**YOUR OBJECTIVE**
Print the line that contains "script after it." and every line after it through the last line of the records below, exactly as written and nothing else.

**INPUT DATA**
::::::::::

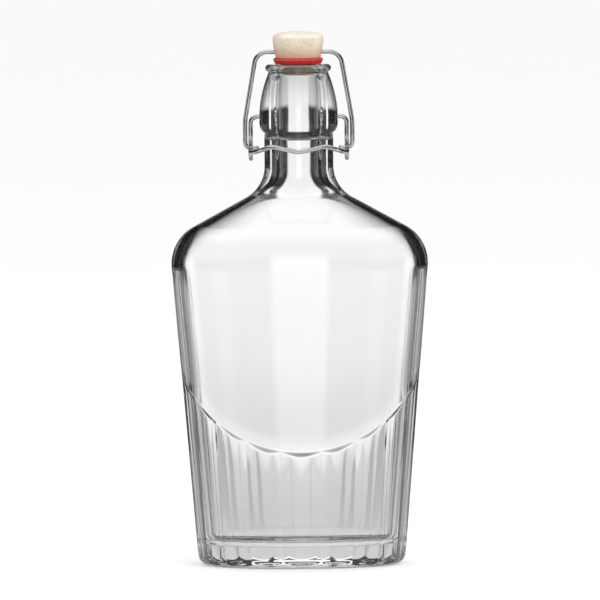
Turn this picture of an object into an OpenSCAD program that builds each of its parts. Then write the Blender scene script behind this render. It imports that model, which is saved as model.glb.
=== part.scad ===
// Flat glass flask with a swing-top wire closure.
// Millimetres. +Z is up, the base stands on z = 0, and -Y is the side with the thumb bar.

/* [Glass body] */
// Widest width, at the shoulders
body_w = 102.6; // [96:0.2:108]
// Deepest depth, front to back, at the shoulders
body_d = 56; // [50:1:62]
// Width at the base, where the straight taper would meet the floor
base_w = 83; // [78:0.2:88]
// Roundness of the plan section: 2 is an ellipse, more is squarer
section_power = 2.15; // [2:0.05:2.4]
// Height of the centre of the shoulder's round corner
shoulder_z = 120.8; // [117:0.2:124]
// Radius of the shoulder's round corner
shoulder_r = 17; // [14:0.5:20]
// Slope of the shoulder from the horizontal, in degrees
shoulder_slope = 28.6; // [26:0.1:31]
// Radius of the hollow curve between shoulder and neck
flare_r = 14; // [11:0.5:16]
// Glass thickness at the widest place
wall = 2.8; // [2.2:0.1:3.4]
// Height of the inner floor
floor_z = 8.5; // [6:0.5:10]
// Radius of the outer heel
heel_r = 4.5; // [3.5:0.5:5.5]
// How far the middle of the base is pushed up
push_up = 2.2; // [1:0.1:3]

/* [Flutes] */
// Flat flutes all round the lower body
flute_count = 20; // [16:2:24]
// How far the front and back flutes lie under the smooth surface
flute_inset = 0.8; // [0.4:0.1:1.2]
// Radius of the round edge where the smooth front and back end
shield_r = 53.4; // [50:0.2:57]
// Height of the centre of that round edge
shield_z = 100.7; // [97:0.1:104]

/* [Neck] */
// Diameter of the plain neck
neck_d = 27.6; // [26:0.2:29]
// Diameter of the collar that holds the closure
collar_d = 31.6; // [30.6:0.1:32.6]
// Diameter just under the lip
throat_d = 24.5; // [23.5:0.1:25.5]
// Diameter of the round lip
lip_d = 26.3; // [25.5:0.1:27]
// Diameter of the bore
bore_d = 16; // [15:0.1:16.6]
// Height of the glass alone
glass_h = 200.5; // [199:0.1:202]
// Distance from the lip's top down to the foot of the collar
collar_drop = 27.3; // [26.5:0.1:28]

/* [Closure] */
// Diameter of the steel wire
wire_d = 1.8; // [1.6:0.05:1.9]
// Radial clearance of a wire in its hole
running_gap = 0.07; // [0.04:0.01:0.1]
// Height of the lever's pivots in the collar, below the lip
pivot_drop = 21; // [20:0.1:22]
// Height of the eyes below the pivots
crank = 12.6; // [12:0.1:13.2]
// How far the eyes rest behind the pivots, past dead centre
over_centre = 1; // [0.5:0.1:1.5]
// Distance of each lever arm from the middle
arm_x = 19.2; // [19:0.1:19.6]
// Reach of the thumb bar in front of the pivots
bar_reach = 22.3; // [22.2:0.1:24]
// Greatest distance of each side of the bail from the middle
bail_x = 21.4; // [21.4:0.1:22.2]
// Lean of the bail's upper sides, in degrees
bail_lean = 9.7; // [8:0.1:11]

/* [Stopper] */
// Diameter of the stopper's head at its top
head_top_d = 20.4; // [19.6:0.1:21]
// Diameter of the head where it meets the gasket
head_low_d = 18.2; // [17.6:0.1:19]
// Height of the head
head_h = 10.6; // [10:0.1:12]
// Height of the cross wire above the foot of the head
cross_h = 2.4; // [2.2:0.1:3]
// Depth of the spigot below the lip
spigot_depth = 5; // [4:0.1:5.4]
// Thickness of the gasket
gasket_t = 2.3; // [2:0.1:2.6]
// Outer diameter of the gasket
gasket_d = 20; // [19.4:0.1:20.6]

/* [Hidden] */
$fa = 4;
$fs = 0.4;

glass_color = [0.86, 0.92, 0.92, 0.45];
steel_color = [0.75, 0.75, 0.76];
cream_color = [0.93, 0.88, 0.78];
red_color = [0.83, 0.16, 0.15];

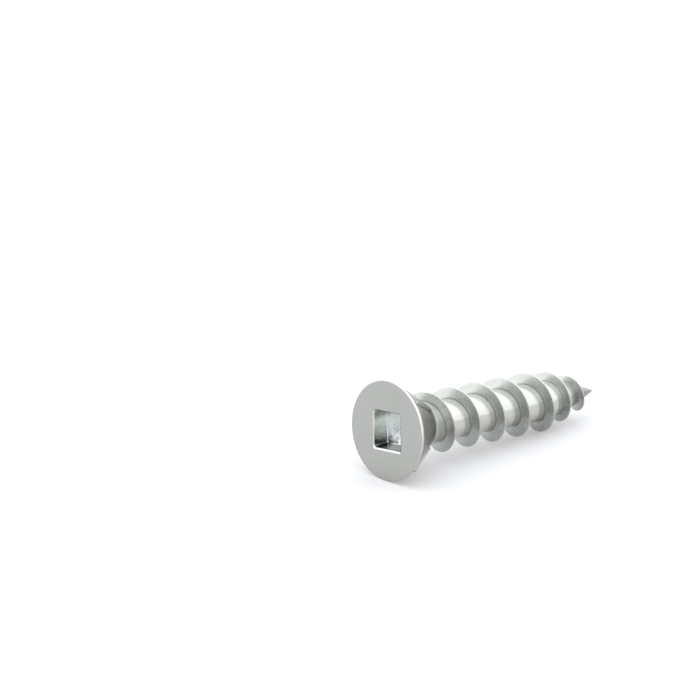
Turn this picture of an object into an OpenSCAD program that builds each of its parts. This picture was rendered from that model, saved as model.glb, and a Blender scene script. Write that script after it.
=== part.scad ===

::::::::::

**RIGHT ANSWER**
Turn this picture of an object into an OpenSCAD program that builds each of its parts. This picture was rendered from that model, saved as model.glb, and a Blender scene script. Write that script after it.
=== part.scad ===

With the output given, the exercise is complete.